__TASK DETAILS__.
Below is a listing. Quote from it, exactly, the lines from the one containing "Write part 2 of" down to the one containing "return Vector((math.sin(lean) *", both ends included, and nothing else.
** start EXERCISE MATERIAL **
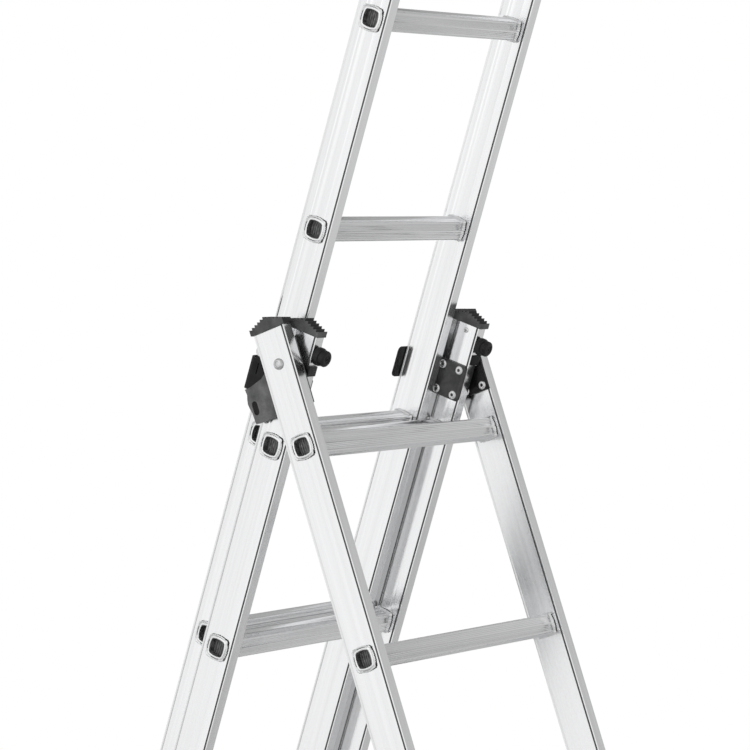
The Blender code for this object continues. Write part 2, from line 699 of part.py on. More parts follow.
** end EXERCISE MATERIAL **
** start EXERCISE MATERIAL **
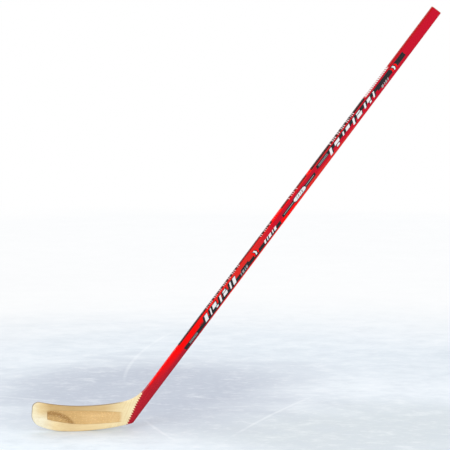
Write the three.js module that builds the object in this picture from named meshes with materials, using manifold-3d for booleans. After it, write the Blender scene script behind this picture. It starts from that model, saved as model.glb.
** end EXERCISE MATERIAL **
** start EXERCISE MATERIAL **
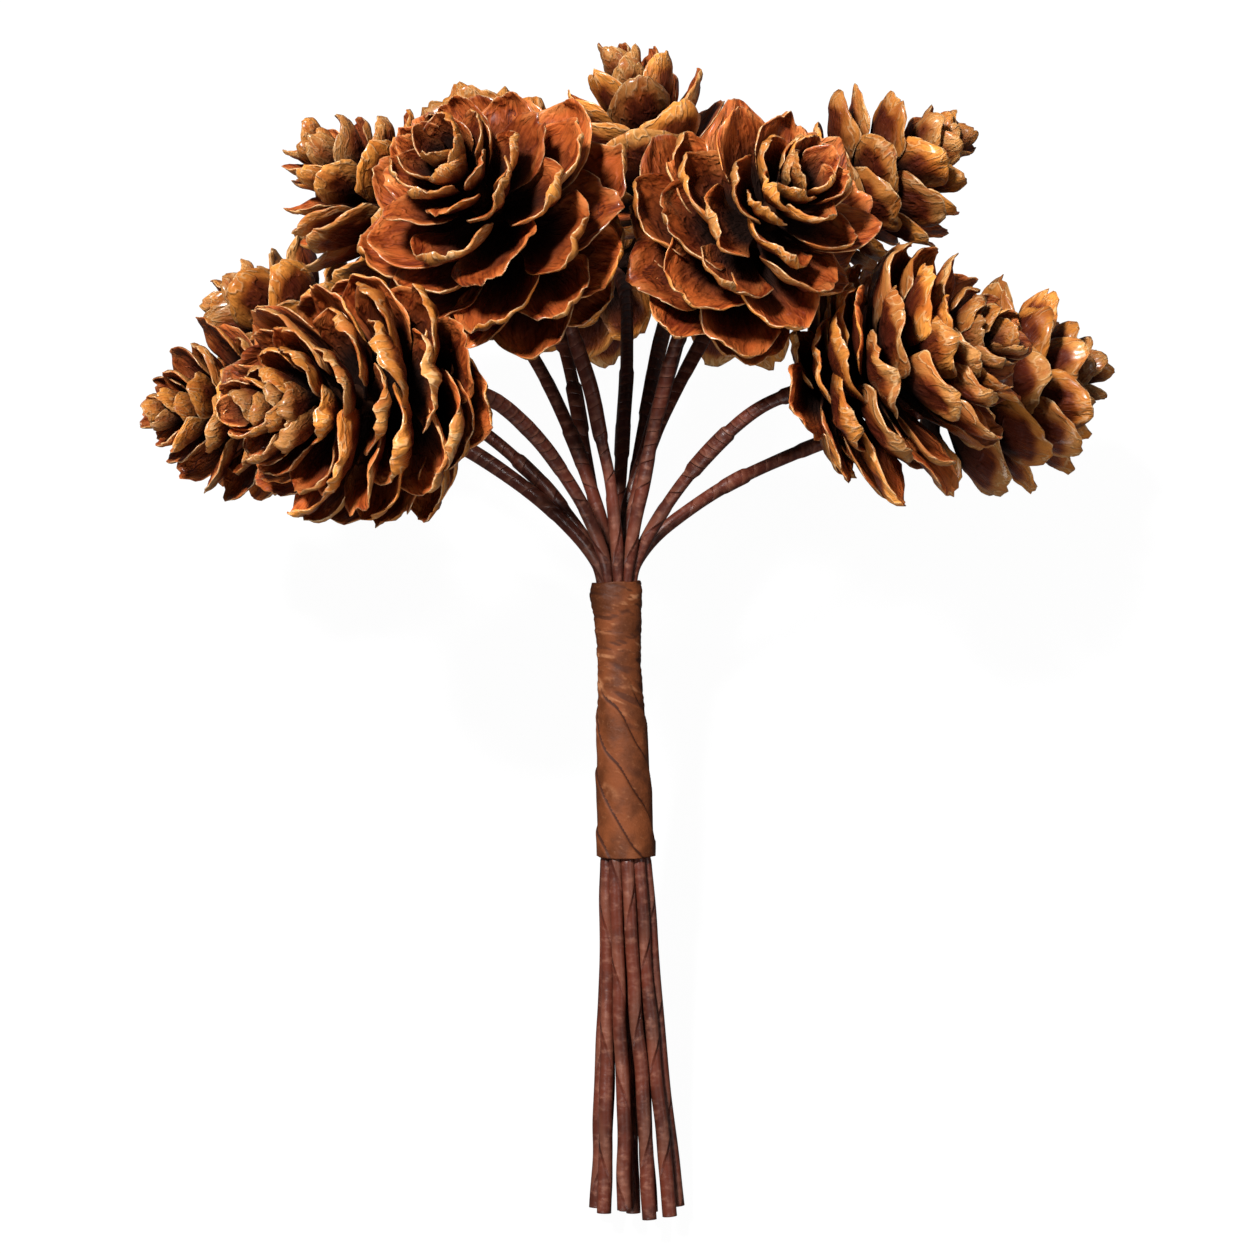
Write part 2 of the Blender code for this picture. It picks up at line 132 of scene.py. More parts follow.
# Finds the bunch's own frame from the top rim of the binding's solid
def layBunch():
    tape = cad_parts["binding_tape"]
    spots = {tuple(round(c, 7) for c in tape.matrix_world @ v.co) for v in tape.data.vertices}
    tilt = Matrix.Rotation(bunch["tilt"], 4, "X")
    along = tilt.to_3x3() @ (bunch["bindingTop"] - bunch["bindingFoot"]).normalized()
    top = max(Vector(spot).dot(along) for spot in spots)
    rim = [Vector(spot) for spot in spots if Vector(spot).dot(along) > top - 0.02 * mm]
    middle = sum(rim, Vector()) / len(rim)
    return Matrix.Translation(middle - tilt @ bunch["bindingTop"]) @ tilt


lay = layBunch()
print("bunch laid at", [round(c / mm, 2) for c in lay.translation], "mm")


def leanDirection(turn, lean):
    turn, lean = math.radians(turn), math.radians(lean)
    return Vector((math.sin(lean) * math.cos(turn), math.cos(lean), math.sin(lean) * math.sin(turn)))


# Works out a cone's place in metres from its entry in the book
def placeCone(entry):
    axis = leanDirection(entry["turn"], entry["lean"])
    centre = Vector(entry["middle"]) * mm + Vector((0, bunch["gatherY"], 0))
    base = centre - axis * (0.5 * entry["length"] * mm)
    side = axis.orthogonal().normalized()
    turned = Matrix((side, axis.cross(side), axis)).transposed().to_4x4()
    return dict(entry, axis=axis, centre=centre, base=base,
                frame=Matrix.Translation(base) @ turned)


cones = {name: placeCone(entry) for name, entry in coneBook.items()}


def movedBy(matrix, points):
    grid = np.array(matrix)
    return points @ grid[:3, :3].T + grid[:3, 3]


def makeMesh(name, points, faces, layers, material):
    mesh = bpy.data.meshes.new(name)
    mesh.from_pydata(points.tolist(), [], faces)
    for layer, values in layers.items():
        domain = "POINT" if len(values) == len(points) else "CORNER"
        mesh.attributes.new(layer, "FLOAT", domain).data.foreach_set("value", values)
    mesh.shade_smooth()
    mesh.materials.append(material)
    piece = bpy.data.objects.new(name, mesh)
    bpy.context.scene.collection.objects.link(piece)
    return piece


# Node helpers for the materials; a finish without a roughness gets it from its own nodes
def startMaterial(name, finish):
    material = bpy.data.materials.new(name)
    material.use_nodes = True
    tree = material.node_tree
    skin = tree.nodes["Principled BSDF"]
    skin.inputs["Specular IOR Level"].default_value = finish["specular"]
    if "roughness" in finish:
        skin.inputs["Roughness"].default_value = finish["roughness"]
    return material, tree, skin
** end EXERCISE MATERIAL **
__EXERCISE RESPONSE__.
Write part 2 of the Blender code for this picture. It picks up at line 132 of scene.py. More parts follow.
# Finds the bunch's own frame from the top rim of the binding's solid
def layBunch():
    tape = cad_parts["binding_tape"]
    spots = {tuple(round(c, 7) for c in tape.matrix_world @ v.co) for v in tape.data.vertices}
    tilt = Matrix.Rotation(bunch["tilt"], 4, "X")
    along = tilt.to_3x3() @ (bunch["bindingTop"] - bunch["bindingFoot"]).normalized()
    top = max(Vector(spot).dot(along) for spot in spots)
    rim = [Vector(spot) for spot in spots if Vector(spot).dot(along) > top - 0.02 * mm]
    middle = sum(rim, Vector()) / len(rim)
    return Matrix.Translation(middle - tilt @ bunch["bindingTop"]) @ tilt


lay = layBunch()
print("bunch laid at", [round(c / mm, 2) for c in lay.translation], "mm")


def leanDirection(turn, lean):
    turn, lean = math.radians(turn), math.radians(lean)
    return Vector((math.sin(lean) * math.cos(turn), math.cos(lean), math.sin(lean) * math.sin(turn)))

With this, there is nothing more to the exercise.